* Begin DATA EXCERPT *

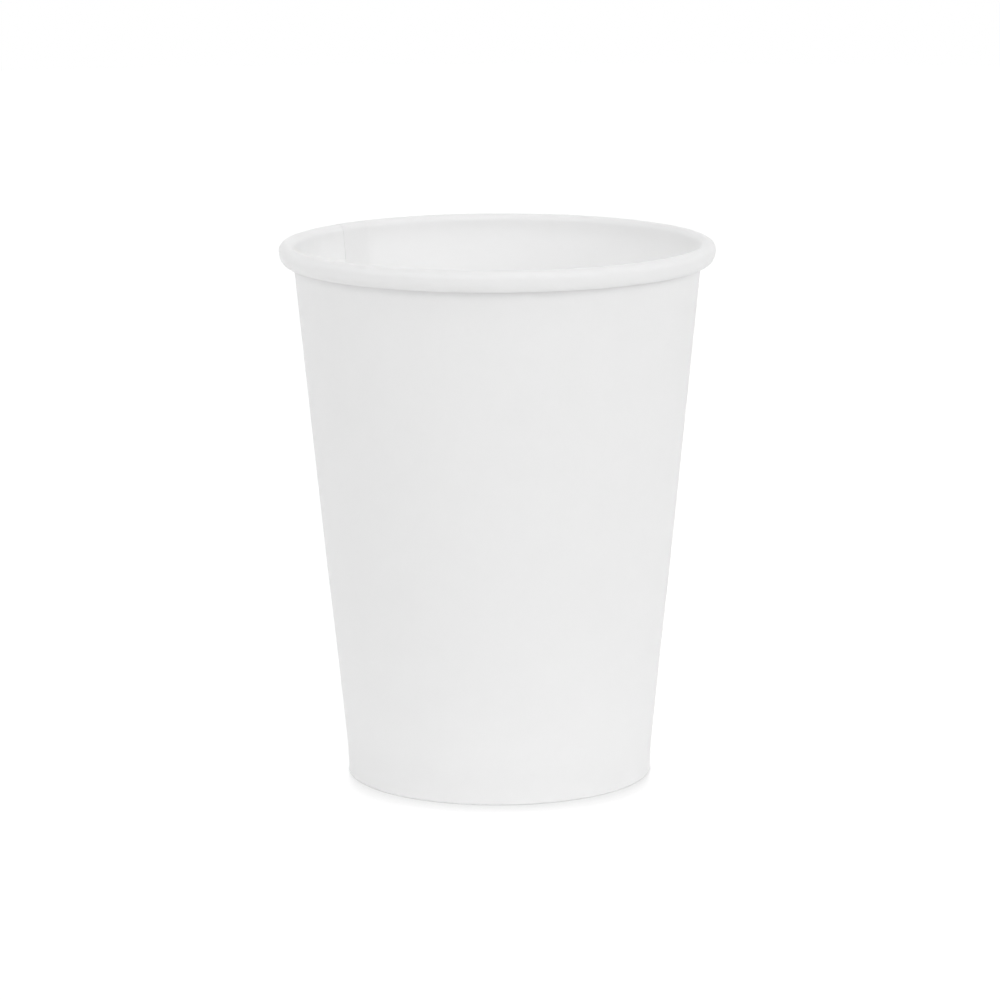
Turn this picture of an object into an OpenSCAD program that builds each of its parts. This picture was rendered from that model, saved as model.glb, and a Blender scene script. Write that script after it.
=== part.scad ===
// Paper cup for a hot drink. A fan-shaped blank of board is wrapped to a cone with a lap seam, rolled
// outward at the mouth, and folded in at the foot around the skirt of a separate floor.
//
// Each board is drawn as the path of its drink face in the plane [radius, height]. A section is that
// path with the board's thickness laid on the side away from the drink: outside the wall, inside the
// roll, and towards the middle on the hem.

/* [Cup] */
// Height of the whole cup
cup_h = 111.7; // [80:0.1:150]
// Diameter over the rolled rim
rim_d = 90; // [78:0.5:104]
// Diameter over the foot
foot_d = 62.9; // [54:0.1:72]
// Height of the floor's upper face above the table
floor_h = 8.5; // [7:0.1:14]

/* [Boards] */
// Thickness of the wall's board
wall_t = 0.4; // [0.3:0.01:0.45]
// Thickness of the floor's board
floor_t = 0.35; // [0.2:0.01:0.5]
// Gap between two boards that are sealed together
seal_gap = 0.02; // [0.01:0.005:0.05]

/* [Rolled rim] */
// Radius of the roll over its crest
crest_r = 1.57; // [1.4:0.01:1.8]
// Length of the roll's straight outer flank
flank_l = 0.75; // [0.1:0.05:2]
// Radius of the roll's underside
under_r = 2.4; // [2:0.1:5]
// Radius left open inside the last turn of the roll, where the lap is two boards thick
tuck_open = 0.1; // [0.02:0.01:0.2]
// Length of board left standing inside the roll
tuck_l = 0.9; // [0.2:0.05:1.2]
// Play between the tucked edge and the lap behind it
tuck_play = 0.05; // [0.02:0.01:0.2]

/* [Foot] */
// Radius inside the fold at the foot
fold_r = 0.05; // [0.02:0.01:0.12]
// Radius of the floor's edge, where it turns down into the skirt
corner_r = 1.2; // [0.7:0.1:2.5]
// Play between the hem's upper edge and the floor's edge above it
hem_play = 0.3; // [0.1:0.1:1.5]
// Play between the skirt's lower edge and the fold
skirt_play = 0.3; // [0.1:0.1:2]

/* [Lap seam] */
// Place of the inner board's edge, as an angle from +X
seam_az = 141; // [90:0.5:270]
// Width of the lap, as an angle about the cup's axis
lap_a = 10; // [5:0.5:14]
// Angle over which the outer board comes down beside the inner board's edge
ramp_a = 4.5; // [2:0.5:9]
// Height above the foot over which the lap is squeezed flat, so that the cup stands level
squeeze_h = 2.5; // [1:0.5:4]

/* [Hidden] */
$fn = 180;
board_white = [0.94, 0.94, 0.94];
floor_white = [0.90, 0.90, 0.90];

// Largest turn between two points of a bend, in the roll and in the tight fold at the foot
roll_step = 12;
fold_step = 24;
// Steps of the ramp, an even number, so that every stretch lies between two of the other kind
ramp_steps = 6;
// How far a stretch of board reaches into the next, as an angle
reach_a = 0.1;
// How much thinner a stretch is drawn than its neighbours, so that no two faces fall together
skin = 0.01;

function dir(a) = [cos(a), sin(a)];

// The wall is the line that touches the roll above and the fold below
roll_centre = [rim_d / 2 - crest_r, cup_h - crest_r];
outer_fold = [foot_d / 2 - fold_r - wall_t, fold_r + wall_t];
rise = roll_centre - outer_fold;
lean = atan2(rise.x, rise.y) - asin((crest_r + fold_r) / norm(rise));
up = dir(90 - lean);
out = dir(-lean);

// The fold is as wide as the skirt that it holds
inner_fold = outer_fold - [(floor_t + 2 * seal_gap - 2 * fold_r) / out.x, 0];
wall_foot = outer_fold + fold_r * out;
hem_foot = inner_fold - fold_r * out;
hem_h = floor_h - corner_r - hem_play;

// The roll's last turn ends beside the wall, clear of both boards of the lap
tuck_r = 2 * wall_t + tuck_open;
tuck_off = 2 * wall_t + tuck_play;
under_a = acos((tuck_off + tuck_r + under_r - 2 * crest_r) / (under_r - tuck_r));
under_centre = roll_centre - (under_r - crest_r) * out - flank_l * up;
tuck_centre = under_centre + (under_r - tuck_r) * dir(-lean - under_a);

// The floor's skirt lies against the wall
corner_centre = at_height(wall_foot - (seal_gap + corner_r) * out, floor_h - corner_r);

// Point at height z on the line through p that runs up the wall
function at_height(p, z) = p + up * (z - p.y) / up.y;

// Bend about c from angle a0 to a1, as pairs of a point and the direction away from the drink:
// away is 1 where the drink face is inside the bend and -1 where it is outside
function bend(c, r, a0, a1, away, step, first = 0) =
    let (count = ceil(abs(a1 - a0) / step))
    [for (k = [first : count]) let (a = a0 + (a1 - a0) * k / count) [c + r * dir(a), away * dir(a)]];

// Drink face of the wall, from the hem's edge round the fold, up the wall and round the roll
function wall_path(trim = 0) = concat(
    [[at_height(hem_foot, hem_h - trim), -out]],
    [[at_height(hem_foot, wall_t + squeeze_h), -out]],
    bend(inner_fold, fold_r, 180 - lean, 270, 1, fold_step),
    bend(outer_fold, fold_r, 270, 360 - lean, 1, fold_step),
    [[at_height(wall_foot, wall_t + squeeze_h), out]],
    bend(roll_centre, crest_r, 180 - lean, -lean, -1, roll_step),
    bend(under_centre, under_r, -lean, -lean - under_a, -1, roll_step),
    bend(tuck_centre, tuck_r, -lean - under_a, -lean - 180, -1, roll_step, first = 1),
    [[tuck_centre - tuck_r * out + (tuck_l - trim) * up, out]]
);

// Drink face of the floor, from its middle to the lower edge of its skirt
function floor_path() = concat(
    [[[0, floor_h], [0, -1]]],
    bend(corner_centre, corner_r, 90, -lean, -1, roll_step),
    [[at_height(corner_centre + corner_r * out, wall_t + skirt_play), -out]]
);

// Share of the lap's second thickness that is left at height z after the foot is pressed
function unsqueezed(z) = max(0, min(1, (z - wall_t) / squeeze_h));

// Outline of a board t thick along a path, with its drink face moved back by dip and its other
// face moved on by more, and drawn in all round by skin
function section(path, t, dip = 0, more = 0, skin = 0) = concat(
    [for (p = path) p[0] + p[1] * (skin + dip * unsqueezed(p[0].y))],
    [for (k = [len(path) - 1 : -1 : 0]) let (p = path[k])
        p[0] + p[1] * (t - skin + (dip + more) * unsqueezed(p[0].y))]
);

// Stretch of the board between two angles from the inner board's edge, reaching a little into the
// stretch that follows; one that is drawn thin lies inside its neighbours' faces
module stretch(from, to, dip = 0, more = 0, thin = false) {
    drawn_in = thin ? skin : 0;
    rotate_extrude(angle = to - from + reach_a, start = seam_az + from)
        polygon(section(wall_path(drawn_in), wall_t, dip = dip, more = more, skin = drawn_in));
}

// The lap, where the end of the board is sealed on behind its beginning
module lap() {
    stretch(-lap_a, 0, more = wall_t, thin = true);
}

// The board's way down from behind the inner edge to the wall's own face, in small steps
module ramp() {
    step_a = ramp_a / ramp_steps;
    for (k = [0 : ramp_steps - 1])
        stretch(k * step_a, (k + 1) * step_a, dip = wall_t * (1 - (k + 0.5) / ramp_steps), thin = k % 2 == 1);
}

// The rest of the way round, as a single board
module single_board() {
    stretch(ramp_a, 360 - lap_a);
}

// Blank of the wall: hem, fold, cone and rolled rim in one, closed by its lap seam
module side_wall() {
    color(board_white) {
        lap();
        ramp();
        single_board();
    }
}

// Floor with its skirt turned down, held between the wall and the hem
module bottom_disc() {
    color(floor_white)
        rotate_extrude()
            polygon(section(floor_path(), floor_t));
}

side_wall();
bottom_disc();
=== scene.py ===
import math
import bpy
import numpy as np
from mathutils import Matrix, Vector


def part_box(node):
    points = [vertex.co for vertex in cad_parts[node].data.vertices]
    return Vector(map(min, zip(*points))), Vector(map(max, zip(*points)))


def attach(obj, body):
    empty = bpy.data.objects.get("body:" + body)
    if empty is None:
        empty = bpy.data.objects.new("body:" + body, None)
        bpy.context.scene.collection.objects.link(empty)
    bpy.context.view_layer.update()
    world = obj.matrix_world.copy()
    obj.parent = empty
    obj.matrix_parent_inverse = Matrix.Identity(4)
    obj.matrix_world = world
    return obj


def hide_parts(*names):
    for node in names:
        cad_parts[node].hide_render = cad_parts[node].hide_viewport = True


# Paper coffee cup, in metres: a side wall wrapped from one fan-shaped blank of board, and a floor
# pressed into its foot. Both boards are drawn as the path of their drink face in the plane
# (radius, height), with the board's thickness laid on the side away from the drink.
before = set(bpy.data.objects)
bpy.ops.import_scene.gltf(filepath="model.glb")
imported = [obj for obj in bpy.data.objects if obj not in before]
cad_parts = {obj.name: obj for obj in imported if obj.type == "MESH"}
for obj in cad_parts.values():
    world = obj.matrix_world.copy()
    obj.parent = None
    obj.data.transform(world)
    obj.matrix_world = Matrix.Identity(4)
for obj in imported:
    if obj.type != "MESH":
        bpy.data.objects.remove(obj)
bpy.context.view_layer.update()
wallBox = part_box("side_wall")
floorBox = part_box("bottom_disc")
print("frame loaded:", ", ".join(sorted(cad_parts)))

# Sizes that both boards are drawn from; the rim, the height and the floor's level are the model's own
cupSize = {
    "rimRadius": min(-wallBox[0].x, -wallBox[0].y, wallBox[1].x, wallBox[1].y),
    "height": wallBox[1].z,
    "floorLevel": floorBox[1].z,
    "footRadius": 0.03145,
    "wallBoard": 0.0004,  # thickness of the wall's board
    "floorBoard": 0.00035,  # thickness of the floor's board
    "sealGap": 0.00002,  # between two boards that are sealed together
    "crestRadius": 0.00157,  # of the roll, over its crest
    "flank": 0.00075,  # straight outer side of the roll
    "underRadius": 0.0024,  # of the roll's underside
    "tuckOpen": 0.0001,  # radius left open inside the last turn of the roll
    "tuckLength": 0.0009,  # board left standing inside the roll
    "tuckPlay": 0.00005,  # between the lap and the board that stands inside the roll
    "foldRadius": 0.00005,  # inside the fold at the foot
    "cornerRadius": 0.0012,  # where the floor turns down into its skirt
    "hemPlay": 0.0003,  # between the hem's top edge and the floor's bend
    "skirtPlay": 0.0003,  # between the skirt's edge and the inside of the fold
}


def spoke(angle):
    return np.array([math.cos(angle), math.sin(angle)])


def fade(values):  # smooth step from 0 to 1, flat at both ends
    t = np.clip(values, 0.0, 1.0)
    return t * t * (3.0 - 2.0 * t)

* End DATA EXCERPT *

◆ EXERCISE PROMPT ◆
Print from the first line through the line that contains "on the hem.", please, including both, and leave out every line outside that stretch.

◆ WRITTEN SOLUTION ◆
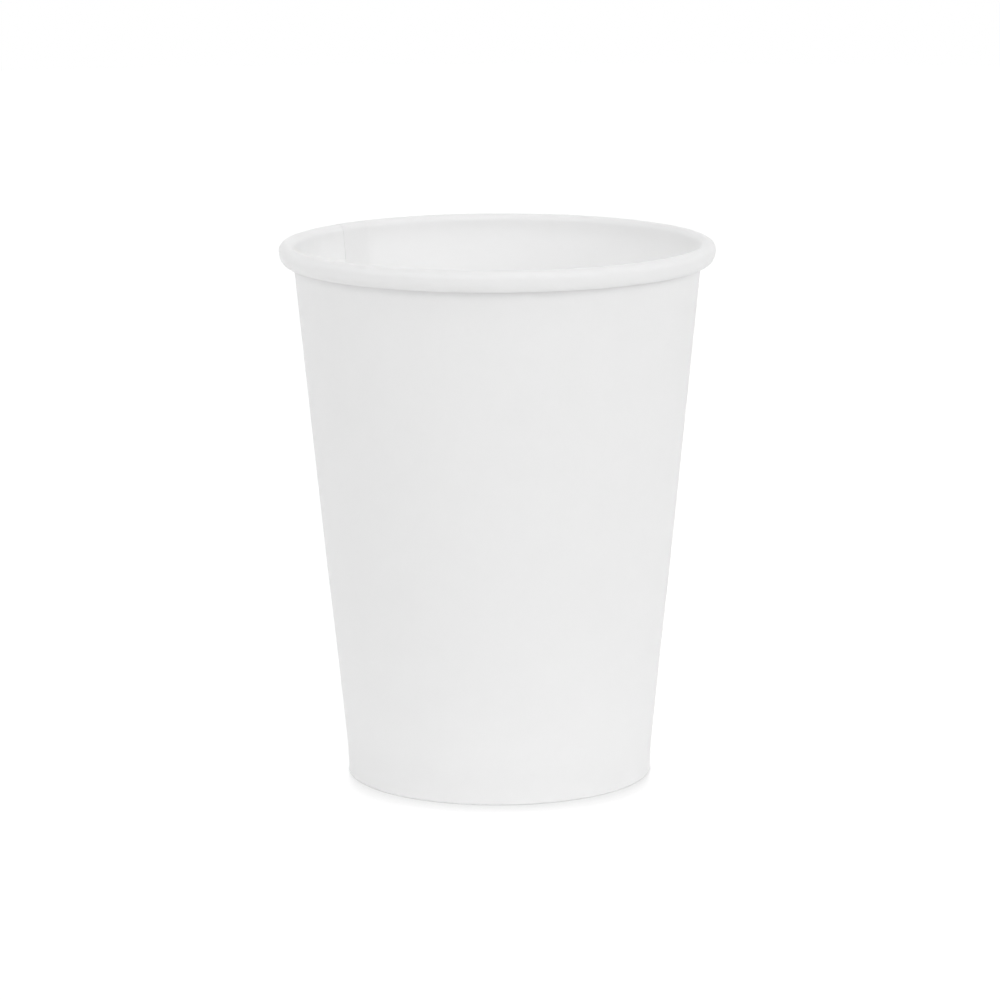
Turn this picture of an object into an OpenSCAD program that builds each of its parts. This picture was rendered from that model, saved as model.glb, and a Blender scene script. Write that script after it.
=== part.scad ===
// Paper cup for a hot drink. A fan-shaped blank of board is wrapped to a cone with a lap seam, rolled
// outward at the mouth, and folded in at the foot around the skirt of a separate floor.
//
// Each board is drawn as the path of its drink face in the plane [radius, height]. A section is that
// path with the board's thickness laid on the side away from the drink: outside the wall, inside the
// roll, and towards the middle on the hem.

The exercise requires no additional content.